[Begin]

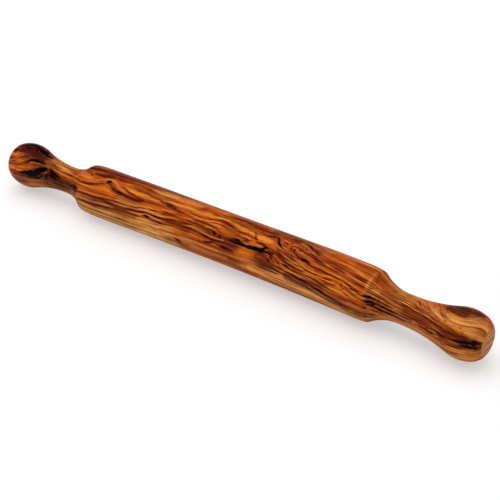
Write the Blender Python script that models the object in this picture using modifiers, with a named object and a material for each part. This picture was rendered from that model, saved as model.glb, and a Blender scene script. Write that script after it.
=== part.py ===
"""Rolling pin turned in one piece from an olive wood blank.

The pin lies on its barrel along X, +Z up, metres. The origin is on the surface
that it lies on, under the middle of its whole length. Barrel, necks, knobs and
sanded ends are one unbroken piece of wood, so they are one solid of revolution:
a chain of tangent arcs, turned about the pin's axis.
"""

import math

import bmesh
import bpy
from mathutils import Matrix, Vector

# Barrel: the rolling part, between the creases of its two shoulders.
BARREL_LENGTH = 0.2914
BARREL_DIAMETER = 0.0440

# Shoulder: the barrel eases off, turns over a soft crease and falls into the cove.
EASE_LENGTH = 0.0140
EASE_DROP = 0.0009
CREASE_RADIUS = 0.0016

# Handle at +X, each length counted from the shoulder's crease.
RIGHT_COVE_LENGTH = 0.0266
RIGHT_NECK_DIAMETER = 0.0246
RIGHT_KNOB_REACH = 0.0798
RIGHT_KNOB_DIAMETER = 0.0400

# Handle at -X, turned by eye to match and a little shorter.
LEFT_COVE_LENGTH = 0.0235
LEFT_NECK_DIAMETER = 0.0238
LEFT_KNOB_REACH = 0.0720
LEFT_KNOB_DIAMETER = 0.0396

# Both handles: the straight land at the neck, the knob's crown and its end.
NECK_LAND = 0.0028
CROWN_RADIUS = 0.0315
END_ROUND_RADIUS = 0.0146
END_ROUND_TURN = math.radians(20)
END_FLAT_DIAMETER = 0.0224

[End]

What needs to be done
Repeat the data verbatim.

Result below
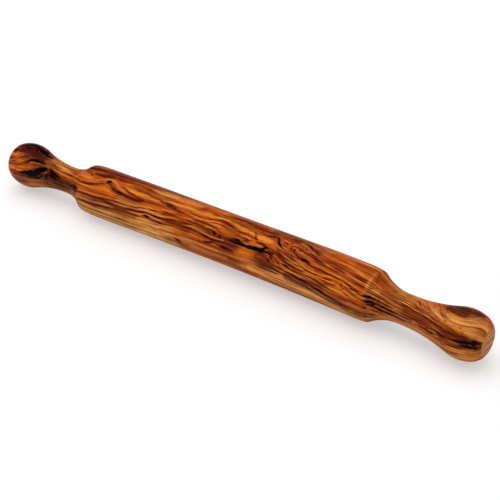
Write the Blender Python script that models the object in this picture using modifiers, with a named object and a material for each part. This picture was rendered from that model, saved as model.glb, and a Blender scene script. Write that script after it.
=== part.py ===
"""Rolling pin turned in one piece from an olive wood blank.

The pin lies on its barrel along X, +Z up, metres. The origin is on the surface
that it lies on, under the middle of its whole length. Barrel, necks, knobs and
sanded ends are one unbroken piece of wood, so they are one solid of revolution:
a chain of tangent arcs, turned about the pin's axis.
"""

import math

import bmesh
import bpy
from mathutils import Matrix, Vector

# Barrel: the rolling part, between the creases of its two shoulders.
BARREL_LENGTH = 0.2914
BARREL_DIAMETER = 0.0440

# Shoulder: the barrel eases off, turns over a soft crease and falls into the cove.
EASE_LENGTH = 0.0140
EASE_DROP = 0.0009
CREASE_RADIUS = 0.0016

# Handle at +X, each length counted from the shoulder's crease.
RIGHT_COVE_LENGTH = 0.0266
RIGHT_NECK_DIAMETER = 0.0246
RIGHT_KNOB_REACH = 0.0798
RIGHT_KNOB_DIAMETER = 0.0400

# Handle at -X, turned by eye to match and a little shorter.
LEFT_COVE_LENGTH = 0.0235
LEFT_NECK_DIAMETER = 0.0238
LEFT_KNOB_REACH = 0.0720
LEFT_KNOB_DIAMETER = 0.0396

# Both handles: the straight land at the neck, the knob's crown and its end.
NECK_LAND = 0.0028
CROWN_RADIUS = 0.0315
END_ROUND_RADIUS = 0.0146
END_ROUND_TURN = math.radians(20)
END_FLAT_DIAMETER = 0.0224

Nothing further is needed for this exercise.